The Boston Globe, The New York Times, The Wall Street Journal, The Washington Post, The New Yorker, and The Financial Times of London all weighed in with examinations of the project - and most of their conclusions were not pretty. They contended that by relying on polls to guide their coverage, journalists were pandering to readers, abdicating their professional responsibility to assess the newsworthiness of events, undermining the candidates' own political judgments, and ignoring the equally important public issues that didn't show up in the polls - race, say, or trade.

 Especially scathing was Jonathan Yardley, a Washington Post columnist and alumnus of the Daily News (now the News Record) of Greensboro, N.C. Calling civic journalism "an insidious, dangerous idea," he blasted the "Your Voice, Your Vote" project as an attempt by a "cabal" of news organizations "to control the political agenda rather than to report on the candidates' activities and positions," and as a "self-serving" strategy to "make journalism essential to public affairs and thus to ensure its customer base." And Michael Kelly, writing in The New Yorker, called the project "anti-democratic," "dishonest," and at its core a "fraud" that ended up seriously limiting the public debate.

The Defense.

 Journalists involved in the project argued that "Your Voice, Your Vote" was never meant to dictate to readers or control candidates, but simply to provide information that voters felt they needed. And the jointly produced packages - twelve all told over the course of the campaign - were nothing more than enhancements, they said, meant to supplement their normal campaign coverage.

"We succeeded in what we set out to do," maintained Rick Thames, public editor of The Charlotte Observer and a coordinator of the project. "That was to find out what were the major issues in this election and make sure the candidates for Senate and governor addressed those issues early in the campaign.
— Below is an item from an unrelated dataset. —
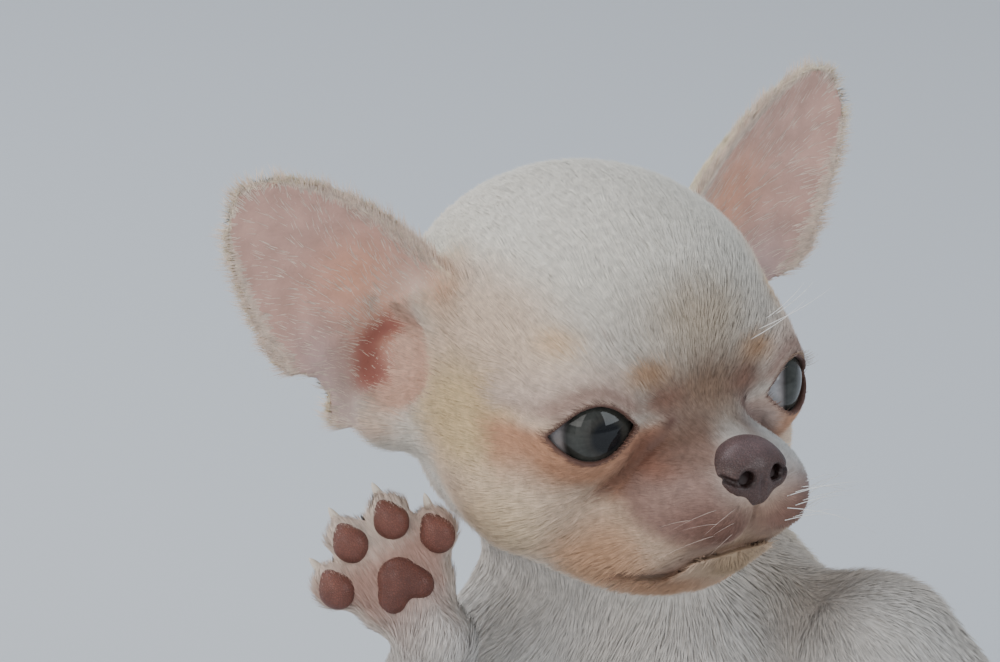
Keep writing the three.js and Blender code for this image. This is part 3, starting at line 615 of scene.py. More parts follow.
def ripple(p, size, seed):
    """Soft noise between minus one and one, about size millimetres from hill to hill."""
    rng = np.random.default_rng(seed)
    total = np.zeros(len(p))
    for _ in range(6):
        way = rng.normal(size=3)
        way *= 2 * math.pi / size / np.linalg.norm(way) * rng.uniform(0.6, 1.4)
        total += np.sin(p @ way + rng.uniform(0, 6.3) + 1.5 * np.sin(p @ way[[1, 2, 0]]))
    return total / 3.2


def mixed(base, colour, weight):
    return base + (np.array(colour) - base) * weight[:, None]


def head_colour(q):
    """The coat's colour on the head, from cream on the crown to brown at the stop, and painted shade in
    its creases, along the mouth, under the jaw and in the nostrils.
    """
    m = folded(q)
    x, y, z = m[:, 0], m[:, 1], m[:, 2]
    c = np.tile(np.array(CREAM), (len(q), 1))
    c = mixed(c, BUFF, 0.8 * smooth((y - 12) / 16))
    c = mixed(c, FOREHEAD, 0.9 * smooth((21 - z) / 12) * smooth((-15 - y) / 10))
    c = mixed(c, linear("cdae94"), 0.9 * smooth((-5 - z) / 8) * smooth((-14 - y) / 8))
    c = mixed(c, linear("b9a68f"), 0.85 * blob(m, (0, -27, 12), (13, 10, 10), 0.9))
    c = mixed(c, TEMPLE, 0.95 * smooth((x - 14) / 9) * smooth((6 - y) / 8) * smooth((23 - z) / 9))
    c = mixed(c, linear("d9a983"), 0.9 * blob(m, (25, 2, 16), (6, 7, 9), 0.9))
    c = mixed(c, GOLD, 0.9 * blob(m, (27, -7, -3), (10, 13, 12), 0.7))
    c = mixed(c, linear("c3a380"), 0.6 * blob(m, (26, -13, 2), (5, 6, 6), 0.9))
    c = mixed(c, BUFF, 0.9 * blob(m, (25, -14, -17), (11, 11, 11), 0.8))
    c = mixed(c, EAR_ROOT, 0.95 * blob(m, (27.5, 9.5, 2), (6, 8, 15), 0.5))
    c = mixed(c, linear("e0b08f"), 0.8 * blob(m, (31, 10.5, -8), (6, 6, 4), 0.9))
    c = mixed(c, JOWL, 0.9 * blob(m, (14, -24, -22), (13, 11, 9), 0.8))
    # painted shade: darker brown on the underside of the jaw
    c = mixed(c, linear("b58a6b"), 0.9 * blob(m, (7, -30, -27), (12, 12, 6), 0.8))
    c = mixed(c, linear("9c8469"), 0.9 * blob(m, (0, -37, -21), (9, 9, 6), 0.8))
    lids = np.maximum(fissure(m), from_eye(m, EYE_RADIUS + LID))
    up = eye_view(m)[1]
    c = mixed(c, PALE_LID, 0.9 * smooth((6.5 - lids) / 3.5) * smooth((up - 1) / 3) * smooth((x - 9) / 4))
    c = mixed(c, linear("d8b48c"), 0.8 * blob(m, (20, -20.3, 10.8), (6, 6, 3), 0.9))
    # painted shade of a crease: a darker band along the fold above the upper lid
    c = mixed(c, linear("8d6d62"), 0.75 * ridge(lids - 1.6, 1.3) * smooth((up - 1) / 3))
    c = mixed(c, EYE_RING, 0.95 * smooth((6.5 - lids) / 4) * smooth((2 - up) / 3))
    c = mixed(c, linear("b07c5d"), 0.85 * blob(m, (12.5, -26.5, -9.5), (5, 6, 3.6), 0.8))
    c = mixed(c, MAUVE, 0.95 * blob(m, (10, -35, -9.5), (11, 12, 8.5), 0.5))
    c = mixed(c, linear("956b5a"), 0.95 * blob(m, (9.5, -31, -4.5), (7, 8, 5), 0.7))
    c = mixed(c, linear("85695c"), 0.95 * blob(m, (6, -34.5, -3.5), (7, 9, 5), 0.7))
    c = mixed(c, STOP, 0.9 * blob(m, (0, -29.5, 2.5), (15, 9, 9), 0.9))
    c = mixed(c, CORNER, 0.8 * blob(m, (7, -29, 2.2), (5.5, 6, 4), 0.9))
    c = mixed(c, linear("aa7e58"), 0.8 * blob(m, (9.5, -28.4, 6.2), (6, 6, 3.4), 0.9))
    c = mixed(c, linear("aaa29b"), 0.85 * blob(m, (0, -37, -1.5), (5.5, 5, 4.5), 0.9))
    c = mixed(c, linear("735a4d"), 0.85 * blob(q, (-4, -32, -1), (6, 6, 4.5), 0.9))
    c = mixed(c, GREY, 0.9 * blob(q, (9.5, -35, -5.5), (9, 13, 9), 0.8))
    c = mixed(c, LIP, 0.9 * blob(m, (5.5, -41, -13.4), (12, 10, 7.5), 0.9))
    # along the mouth: the lip's own darker edge, and painted shade in the groove between the lips
    below_lip = lip_height(y) - z
    mouth = smooth((-20 - y) / 4) * smooth((14 - x) / 2)
    c = mixed(c, linear("745648"), 0.7 * ridge(below_lip + 0.1, 0.8) * mouth)
    # painted shadow under the upper lip at the corner of the mouth
    c = mixed(c, linear("57473a"), 0.8 * blob(m, (8, -27.5, -25), (6, 6, 1.5), 0.9))
    c = mixed(c, CORNER, 0.5 * blob(q, (-13.7, -24.6, 11.2), 0.8, 0.6))
    # painted shade along the crease of the muzzle fold
    fold = rod(m, (9, -29.2, -2.6), (15, -24.8, -11.8), 0, 0)
    c = mixed(c, linear("6d4736"), 0.85 * ridge(fold, 1.1))
    # painted shade: near black inside the nostrils
    c = mixed(c, NOSTRIL_SHADE, smooth((2.6 - nostril(m)) / 0.8))
    return mixed(c, LID_SKIN, np.clip(lid_rim(m) + 0.95 * tear_mark(m), 0, 1))


def nostril(m):
    return rod(m, (2.9, -44, -6.4), (2.2, -34, -6.2), 0, 0)


def lid_rim(m):
    return smooth((0.95 - fissure(m)) / 0.55) * smooth((3.5 - from_eye(m, EYE_RADIUS)) / 1.5)


def tear_mark(m):
    return ridge(rod(m, (6.6, -29.5, -0.4), (9.6, -28.6, -4.2), 0, 0), 1.1)


def bare_skin(q):
    """Where skin shows instead of hair: lid rims, lips and the edge of the nose."""
    m = folded(q)
    leather = smooth((0.35 - nose(q)) / 0.3) + smooth((2.6 - nostril(m)) / 0.5)
    lips = ridge(m[:, 2] - lip_height(m[:, 1]), 0.6) * smooth((-24 - m[:, 1]) / 3)
    return np.clip(lid_rim(m) + leather + lips + tear_mark(m), 0, 1)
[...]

And that happened."

Jennie Buckner, the Observer's editor, replied to Yardley in a Post op-ed piece almost as scathing as Yardley's own. She confessed herself "astonished by the number of journalists who seem offended by the suggestion that they might learn something valuable by listening to citizens."

The Political Operatives.

 Questions were also raised about the practical effect the project had on the election results. Jim Andrews, the campaign manager for Harvey Gantt, who is black, complained that the project's narrow focus was unfair to his candidate. By virtually ignoring the more loaded issues of race or Helms's trademark "family values," he said, the coalition did not present voters with evidence of the starkest ideological differences between the candidates. "There are serious disagreements here, but all the disagreements are sanitized, everything is put through the washing machine," Andrews told Kelly of The New Yorker. Helms, who refused most interviews by project reporters, handily beat Gantt.

 But Harrison Hickman, a political consultant who helped re-elect Governor Jim Hunt, maintained that the project didn't influence the public one way or the other. The Hunt campaign conducted thirty focus groups last fall. "Out of those," said Hickman, "maybe two people even mentioned having read any of the stuff or exhibited any sense of having read it. And the two people who did, both said the same thing: it was confusing."

The Citizens.

 A freak of nature, Hurricane Fran, which hit on September 4, distracted North Carolina voters from the election in a big way. It downed telephone lines (and therefore polling), disrupted electricity (and therefore television ads), and caused billions of dollars' worth of damage.

 "Hurricane Fran blew a hole right at the time when people would start to focus on the campaign," said Gyllenhaal of TheNews &AMP Observer. "The Gantt campaign was not doing very well early on. That story was one of the hurricane victims."

 But other observers argued that the project itself contributed to a lackluster campaign season. Thad Beyle, a professor of political science at the University of North Carolina at Chapel Hill, said that while it was a noble effort, the project, by homogenizing issues, "took away the notion of what politics is all about - working toward coalitions, seeing what motivates voters and getting voters to the polls," he said. And when Kelly of The New Yorker visited North Carolina in October he found "candidates muted, the press disengaged, the public looking elsewhere for its entertainment."

The Future.

 Don't look for the "Your Voice, Your Vote" effort to go away. Key players - many of whom continue to defend the project with a religious fervor - said this first effort showed them some pitfalls to avoid next time. All said they will do more with the campaign on television - with ad-watch coverage, for instance - and with campaign finance. But as consultant Hickman saw it, the project, while not in itself a bad effort to improve campaign reporting, deflected too much time and energy from the more traditional kinds of campaign coverage - profiles of candidates, examinations of their backgrounds and character - that the press does do well. "Every time they think they have to reinvent the wheel they throw away the car," he said. "They need to use all the components to provide more complete coverage."